In an era of soaring health care costs, reducing work-life stress is a potential win-win proposition for employers, employees, and their families. Workplace policies that provide employees with more autonomy and flexibility in matters such as where and when they work, time off to deal with health and family concerns, and assistance with child care, offer opportunities for employers to support employees’ lives outside of work. Such policies may result in bottom-line pay-offs for the employer in terms of enhanced recruitment, retention, productivity, and lower health care costs. The state of research knowledge in this area is sparse, however. Researchers are just beginning to move beyond correlational, descriptive studies into exciting, rigorous intervention research that evaluates the consequences of changes in workplace policies. These new investigations pay attention not only to the effects of formal policies, but to the implications of changes in the informal culture of the workplace, for employers, employees, and employees’ families. As this new wave of research gets off the ground, it is timely to ask how the research community can inform workplace policy in this important area.
The contributions to this volume are based on papers presented at the 15th Annual National Symposium on Family Issues held at Penn State University in October 2007, "Work-Life Policies that Make a Real Difference for Individuals, Families, and Organizations." This edited volume is the culmination of two days of stimulating and provocative presentations and discussions.
This volume is organized into four sections, each of which addresses a distinct goal. Each section includes a chapter by lead authors, followed by shorter chapters by discussants. Care has been taken to bring together perspectives from diverse disciplines in each section. The volume concludes with an integrative commentary.
The volume begins with a comprehensive overview by industrial and organizational psychologists Ellen Ernst Kossek and Brian Distelberg (Michigan State University) of family-friendly workplace policies in the United States, including estimates of their prevalence and data about their effectiveness. These themes are elaborated in subsequent chapters by authors from other perspectives. Cynthia A. Thompson of the Zicklin School of Business, Baruch College, City University of New York, and David Prottas of Adelphi University emphasize the role played by organizational culture in shaping employees’ perceived access to policies and actual use of them. The access to and relevance of many of these policies to hourly workers is questioned in Netsy Firestein’s chapter.

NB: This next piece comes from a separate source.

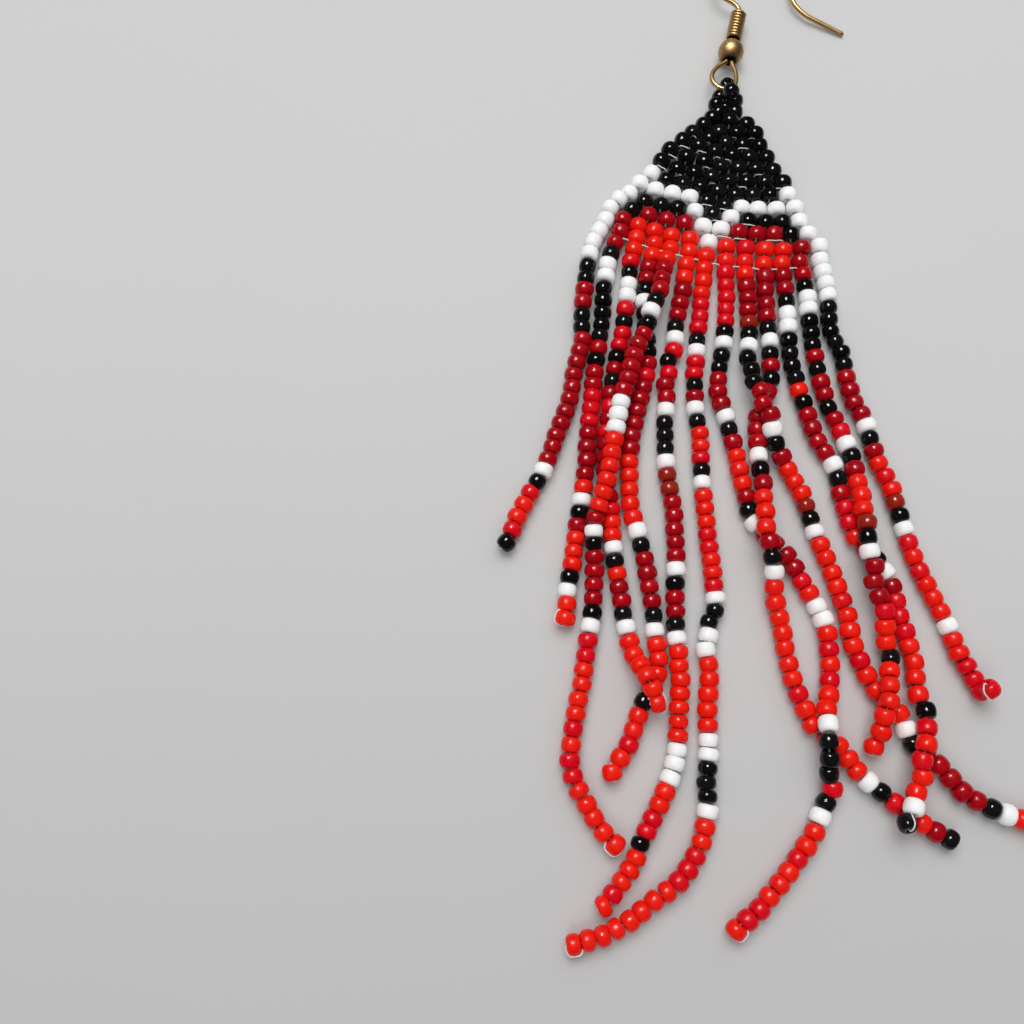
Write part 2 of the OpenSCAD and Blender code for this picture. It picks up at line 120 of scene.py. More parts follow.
# Rows of the triangle: key beads as (bead, x, y) in millimetres
PANEL_ROWS = [
    [(0, -1.5, 36.85), (1, 0.65, 36.95)],
    [(0, -2.4, 35.85), (1, -0.1, 35.4), (2, 2.1, 34.9)],
    [(0, -3.6, 34.8), (1, -1.6, 33.7), (2, 0.7, 33.5), (3, 3.1, 33.4)],
    [(0, -5.1, 33.6), (1, -2.9, 32.8), (2, -0.8, 32.0), (4, 3.6, 31.6)],
    [(0, -6.5, 32.4), (1, -4.4, 31.5), (2, -2.3, 30.7), (3, -0.1, 30.1), (5, 4.4, 29.8)],
    [(0, -8.2, 31.0), (1, -6.1, 29.8), (2, -3.8, 29.2), (3, -1.7, 28.4), (6, 5.1, 27.8)],
    [(0, -9.4, 29.3), (1, -7.4, 28.1), (2, -5.2, 27.5), (4, -0.8, 26.2), (7, 6.2, 26.0)],
    [(0, -10.8, 27.4), (1, -8.9, 26.4), (3, -4.5, 25.4), (5, -0.1, 24.2), (8, 6.7, 24.2)],
    [(0, -12.4, 25.9), (1, -10.4, 24.9), (3, -6.0, 23.8), (5, -1.5, 22.7), (7, 2.7, 22.0),
     (9, 7.5, 22.2)],
    [(0, -13.8, 24.4), (1, -11.8, 23.3), (4, -5.4, 21.8), (6, -0.9, 20.8), (8, 3.6, 20.2),
     (10, 7.9, 20.3)],
    [(0, -15.1, 23.6), (1, -13.5, 22.1), (2, -11.4, 21.2), (5, -4.5, 19.6), (8, 2.3, 18.5),
     (11, 8.9, 18.5)],
    [(0, -16.3, 22.3), (1, -14.7, 20.65), (2, -12.8, 19.7), (4, -8.6, 18.25), (6, -3.9, 17.2),
     (7, -1.65, 16.6), (9, 3.2, 16.2), (10, 5.55, 16.1), (11, 7.9, 16.4), (12, 10.2, 16.75)],
]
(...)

Firestein, a labor organizer and director of the Berkeley-based Labor Project for Working Families, introduces important questions about the likelihood that corporations will be responsive to the needs of low-income workers and their families. Their chapters are complemented by a chapter from organizational sociologist Forrest Briscoe of Penn State’s Smeal College of Business, highlighting the need for research on such organizational dimensions as size.

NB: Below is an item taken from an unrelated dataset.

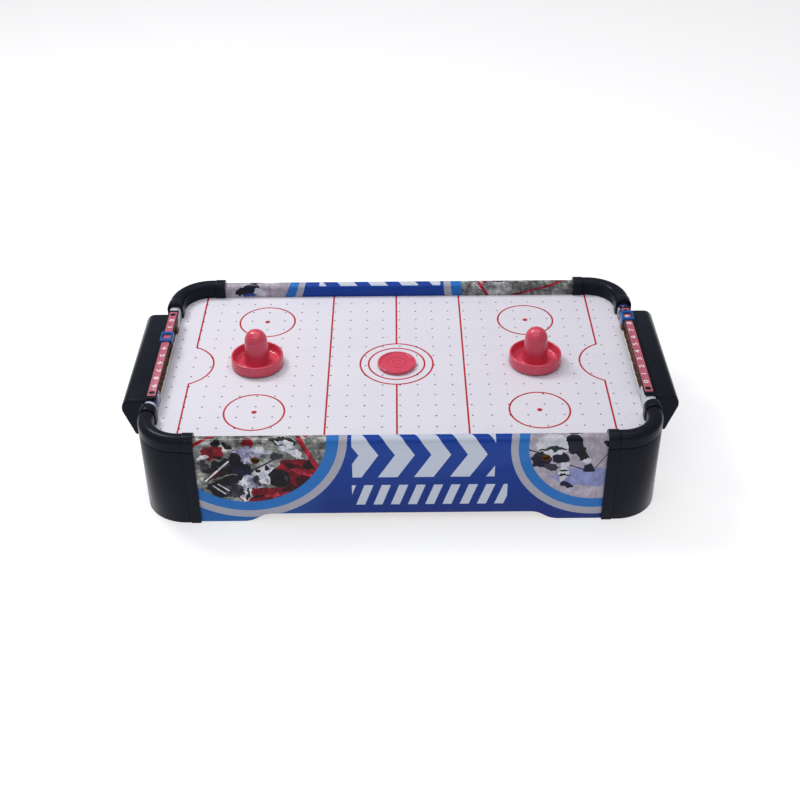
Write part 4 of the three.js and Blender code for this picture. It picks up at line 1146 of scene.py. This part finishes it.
def strikers():
    """A cup-shaped striker with a domed knob, on a felt pad."""
    for node in ("striker_left", "striker_right"):
        low, high = box_mm(node)
        base = (high.x - low.x) / 2
        rim, floor, knob = FIELD_Z + 12.8, FIELD_Z + 3.6, 12.2
        body = rounded([
            (0, low.z), (base, low.z, 0.9), (base - 0.35, rim, 1.1), (base - 2.4, rim - 0.1, 0.9),
            (base - 3.0, floor, 3.2), (knob + 1.6, floor, 3.4), (knob - 0.4, high.z - 13),
        ], closed=False, steps=7)
        dome = arc(0, high.z - 12.6, (knob - 0.42, 12.6), 2, 90, 22)
        turned(f"{node}_body", body + dome[:-1] + [(0, high.z)], 96, node, "red_plastic", node, 50)

        pad = node.replace("striker", "striker_felt")
        low, high = box_mm(pad)
        reach = (high.x - low.x) / 2
        outline = rounded([(0, low.z), (reach, low.z, 0.35), (reach, high.z, 0.35), (0, high.z)],
                          closed=False, steps=4)
        turned(f"{node}_pad", outline, 72, pad, "felt", node, 50)


def puck():
    """A flat puck with a raised rim and two fine rings in its face."""
    low, high = box_mm("puck")
    radius = (high.x - low.x) / 2
    face, rim = high.z - 0.9, 17.35

    def ring(at):
        return [(at + 0.7, face), (at + 0.35, face - 0.5), (at - 0.35, face - 0.5), (at - 0.7, face)]

    outline = rounded([(0, low.z), (radius, low.z, 0.8), (radius, high.z, 0.9), (rim + 0.5, high.z, 0.4),
                       (rim, face, 0.3), (rim - 2, face)], closed=False)
    outline += ring(9.6) + ring(4.06) + [(0, face)]
    turned("puck_disc", outline, 96, "puck", "red_plastic", "puck", 40)


# ---- parts under the table ----

def softened(node, body, width):
    """A copy of a CAD solid with its edges rounded over, which stands for it."""
    piece = linked(f"{node}_shell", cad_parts[node].data.copy())
    piece.data.materials.clear()
    merged(piece.data, MERGE.solids, flat=True)
    bevel(piece, width)
    stand_for(piece, node, "black_plastic", body=body)


def grille():
    """Round air inlet cover with rounded slots and a stepped rim."""
    low, high = box_mm("inlet_grille")
    radius, slots, half, pitch, inlet = high.x, 7, 1.7, 7.6, 31
    outline = rounded([(0, low.z + 0.5), (radius - 6, low.z + 0.5), (radius - 5.4, low.z),
                       (radius, low.z, 0.7), (radius, high.z, 0.2), (0, high.z)], closed=False)
    piece = mesh_object("grille_disc", *lathe(outline, 96))
    for x in [(i - (slots - 1) / 2) * pitch for i in range(slots)]:
        reach = math.sqrt(inlet ** 2 - x ** 2) - half
        cut(piece, prism(arc(x, reach, half, 0, 180) + arc(x, -reach, half, 180, 360), "Z",
                         low.z - 1, high.z + 1))
    merged(piece.data, MERGE.slivers, empty=True)
    stand_for(piece, "inlet_grille", "black_plastic")


def battery():
    softened("battery_box", "table", 0.6)
    softened("battery_door", "battery_door", 0.3)


def switch():
    """Snap-in rocker switch: a bezel round a well, and a rocker with a hollowed face."""
    low, high = box_mm("switch_body")
    x, z = (low.x + high.x) / 2, (low.z + high.z) / 2
    (tall, wide), (deep_x, deep_z), (well_x, well_z) = (10.5, 7.5), (6.4, 9.5), (5.3, 8)  # half sizes
    bezel_in = OUTER_Y + GAP
    bezel = [(z + a, x + b, 1.2) for a, b in ((-tall, -wide), (-tall, wide), (tall, wide), (tall, -wide))]
    piece = mesh_object("switch_housing", *prism(rounded(bezel), "Y", bezel_in, high.y))
    join(piece, block(x - deep_x, x + deep_x, low.y, bezel_in + 1, z - deep_z, z + deep_z))
    cut(piece, block(x - well_x, x + well_x, bezel_in - 7, bezel_in + 3, z - well_z, z + well_z))
    bevel(piece, 0.3)
    stand_for(piece, "switch_body", "black_plastic")
    softened("switch_rocker", "switch_rocker", 0.35)


CARRIED = {  # CAD nodes whose shape stays, by their finishes
    "hardboard": ["base_board"], "raw_board": ["batten_front", "batten_back"],
    "black_plastic": ["fan_housing"], "rotor_plastic": ["fan_rotor"], "motor_can": ["fan_motor"],
    "spring_steel": ["contact_strip_front", "contact_strip_back"],
    "lead_cover": ["battery_lead", "motor_lead"],
    "cell_jacket": [f"cell_{number}" for number in range(1, 7)],
    "screw_steel": [f"goal_box_screw_{side}_{end}" for side, _ in SIDES for end, _ in FACES],
}


# ---- the table ----

make_camera()
make_stage()
moulded("black_plastic", BLACK, 0.2, 1.2, Specular_IOR_Level=0.065, Specular_Tint=(0.8, 0.87, 1, 1))
moulded("rotor_plastic", srgb(208, 208, 212), 0.4, 1.08)
moulded("blue_plastic", srgb(6, 80, 154), 0.36, 1.15, Specular_IOR_Level=0.35)
moulded("lead_cover", srgb(140, 22, 34), 0.45, 1.15)
raw_board("raw_board")
raw_board("hardboard", srgb(96, 68, 44), 0.4)
raw_board("notched_board", coat=notch_coat)
metal("screw_steel", srgb(84, 84, 88), 0.38, (1, 1, 1))
metal("yellow_zinc", srgb(150, 112, 66), 0.42, (1, 1, 1))
metal("spring_steel", srgb(190, 190, 186), 0.3)
metal("motor_can", srgb(182, 184, 188), 0.28)
for finish in (felt_finish, red_finish, cell_finish, strip_finish, digit_finish, field_finish):
    finish()
for wrap in (side_wrap, end_wrap):
    wrap()
for build in (playfield, side_boards, end_boards, corners, goal_boxes, score_keeping, panel_screws,
              strikers, puck, grille, battery, switch):
    build()
for name, nodes in CARRIED.items():
    for node in nodes:
        coat(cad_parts[node].data, name)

The lead chapters anchoring the second and third sections of the volume each focus on a different workplace intervention study. The focal chapter of the second section is Phyllis Moen, Erin Kelly, and Kelly Chermack’s distillation of insights from an ongoing evaluation of the impact of the Results-Oriented Work Environment (ROWE) at Best Buy’s corporate headquarters. This team of organizational and life-course sociologists have conducted a pathbreaking longitudinal study of participants in the intervention and provide empirical evidence that their primarily middle class, professional sample benefited from their newfound flexibility in when and where work takes place. Three chapters discuss the Moen, Kelly, and Chermack chapter and offer additional insights. Shelley MacDermid, Mary Ann Remnet, and Colleen Pagnan from Purdue’s Department of Child Development and Family Studies elaborate on some of the methodological challenges involved in evaluating field interventions like ROWE. From the field of management, Jeffrey Greenhaus of Drexel University brings insights from a career of research on corporate managers. In the final chapter of this set, Anisa Zvonkovic, a developmental scholar from the Department of Human Development and Family Studies at Texas Tech University, adds additional nuances from her own research on the implications of work-related travel for employees and their families.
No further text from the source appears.